*Problem description:* Repeat the material exactly, every line of it.
## BEGIN
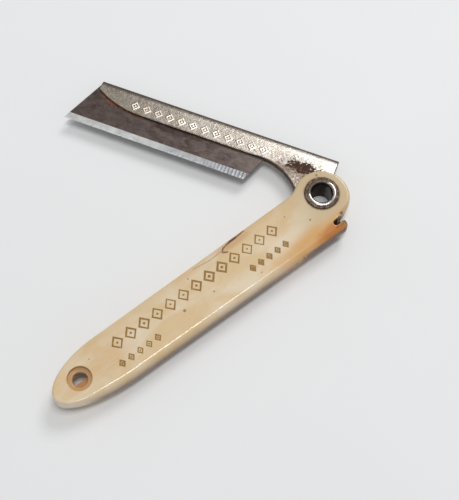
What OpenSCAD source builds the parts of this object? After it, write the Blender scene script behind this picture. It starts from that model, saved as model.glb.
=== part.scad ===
// Folding razor: a steel fold grips a slanted blade, and swings on a hollow eyelet
// into a slotted, round-backed moulded handle.
// Frame: origin on the pivot axis at mid thickness. The handle runs along -X,
// its slot faces +Y, its round back faces -Y, and the pivot axis is Z. Millimetres.

/* [Handle] */
// Length of the handle, from butt to pivot end
handle_length = 73; // [70:0.5:80]
// Thickness of the handle
handle_t = 5; // [4.6:0.1:6]
// Height of the slotted edge above the pivot axis
slot_edge = 3.6; // [3.2:0.1:3.9]
// Depth of the round back below the pivot axis, at the pivot end
back_depth = 8.8; // [8.6:0.1:9.6]
// Depth of the round back below the pivot axis, where the butt begins
back_depth_butt = 7.7; // [7:0.1:8.4]
// Radius of the back's rim on the front side; the rear side is full round
front_rim_r = 1.5; // [1:0.1:2]
// Radius of the round lobe at the pivot end
lobe_r = 5.75; // [5.6:0.05:6]
// Width of the slot that the blade folds into
slot_w = 1.6; // [1.5:0.1:2]
// Depth of the slot's floor below the pivot axis
slot_floor = 2.1; // [2:0.1:2.6]

/* [Lanyard hole] */
// Distance of the hole's centre from the butt
hole_from_butt = 6.1; // [5.5:0.1:7]
// Depth of the hole's centre below the pivot axis
hole_depth = 1.6; // [1:0.1:2]
// Radius of the counterbore in the front wall, and of the hole in the back wall
hole_wide_r = 2.4; // [2:0.1:2.6]
// Radius of the hole between the counterbore and the slot
hole_r = 1.5; // [1:0.1:1.8]
// Depth of the counterbore
counterbore_depth = 0.85; // [0.5:0.05:1.2]
// Depth of the slot's floor below the pivot axis, where the hole crosses it
web_depth = 1.8; // [1.5:0.1:2]

/* [Blade holder] */
// Thickness of the folded sheet
sheet_t = 0.5; // [0.4:0.05:0.55]
// Gap between the two leaves
leaf_gap = 0.3; // [0.28:0.01:0.35]
// Length from the pivot axis to the front end of the spine
holder_length = 53.5; // [50:0.1:56]
// Length of the square tail behind the pivot axis
tail_length = 0.75; // [0.6:0.05:0.8]
// Height of the spine's top above the pivot axis
spine_top = 9.5; // [9.4:0.1:10]
// Length over which the fold rounds off to its spine
spine_round = 1.8; // [1:0.1:2.4]
// Height of the leaves' lower edge above the pivot axis
leaf_edge = 4.2; // [4:0.1:4.6]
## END
*Result of the exercise:*
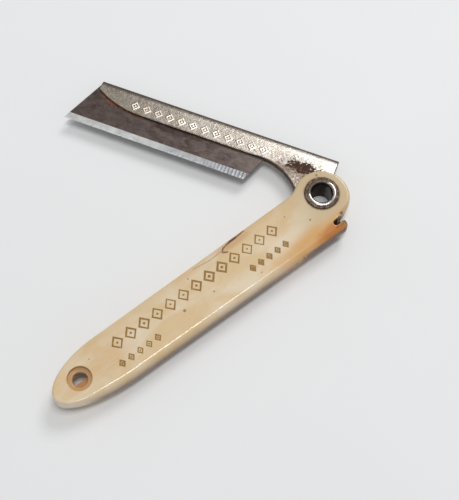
What OpenSCAD source builds the parts of this object? After it, write the Blender scene script behind this picture. It starts from that model, saved as model.glb.
=== part.scad ===
// Folding razor: a steel fold grips a slanted blade, and swings on a hollow eyelet
// into a slotted, round-backed moulded handle.
// Frame: origin on the pivot axis at mid thickness. The handle runs along -X,
// its slot faces +Y, its round back faces -Y, and the pivot axis is Z. Millimetres.

/* [Handle] */
// Length of the handle, from butt to pivot end
handle_length = 73; // [70:0.5:80]
// Thickness of the handle
handle_t = 5; // [4.6:0.1:6]
// Height of the slotted edge above the pivot axis
slot_edge = 3.6; // [3.2:0.1:3.9]
// Depth of the round back below the pivot axis, at the pivot end
back_depth = 8.8; // [8.6:0.1:9.6]
// Depth of the round back below the pivot axis, where the butt begins
back_depth_butt = 7.7; // [7:0.1:8.4]
// Radius of the back's rim on the front side; the rear side is full round
front_rim_r = 1.5; // [1:0.1:2]
// Radius of the round lobe at the pivot end
lobe_r = 5.75; // [5.6:0.05:6]
// Width of the slot that the blade folds into
slot_w = 1.6; // [1.5:0.1:2]
// Depth of the slot's floor below the pivot axis
slot_floor = 2.1; // [2:0.1:2.6]

/* [Lanyard hole] */
// Distance of the hole's centre from the butt
hole_from_butt = 6.1; // [5.5:0.1:7]
// Depth of the hole's centre below the pivot axis
hole_depth = 1.6; // [1:0.1:2]
// Radius of the counterbore in the front wall, and of the hole in the back wall
hole_wide_r = 2.4; // [2:0.1:2.6]
// Radius of the hole between the counterbore and the slot
hole_r = 1.5; // [1:0.1:1.8]
// Depth of the counterbore
counterbore_depth = 0.85; // [0.5:0.05:1.2]
// Depth of the slot's floor below the pivot axis, where the hole crosses it
web_depth = 1.8; // [1.5:0.1:2]

/* [Blade holder] */
// Thickness of the folded sheet
sheet_t = 0.5; // [0.4:0.05:0.55]
// Gap between the two leaves
leaf_gap = 0.3; // [0.28:0.01:0.35]
// Length from the pivot axis to the front end of the spine
holder_length = 53.5; // [50:0.1:56]
// Length of the square tail behind the pivot axis
tail_length = 0.75; // [0.6:0.05:0.8]
// Height of the spine's top above the pivot axis
spine_top = 9.5; // [9.4:0.1:10]
// Length over which the fold rounds off to its spine
spine_round = 1.8; // [1:0.1:2.4]
// Height of the leaves' lower edge above the pivot axis
leaf_edge = 4.2; // [4:0.1:4.6]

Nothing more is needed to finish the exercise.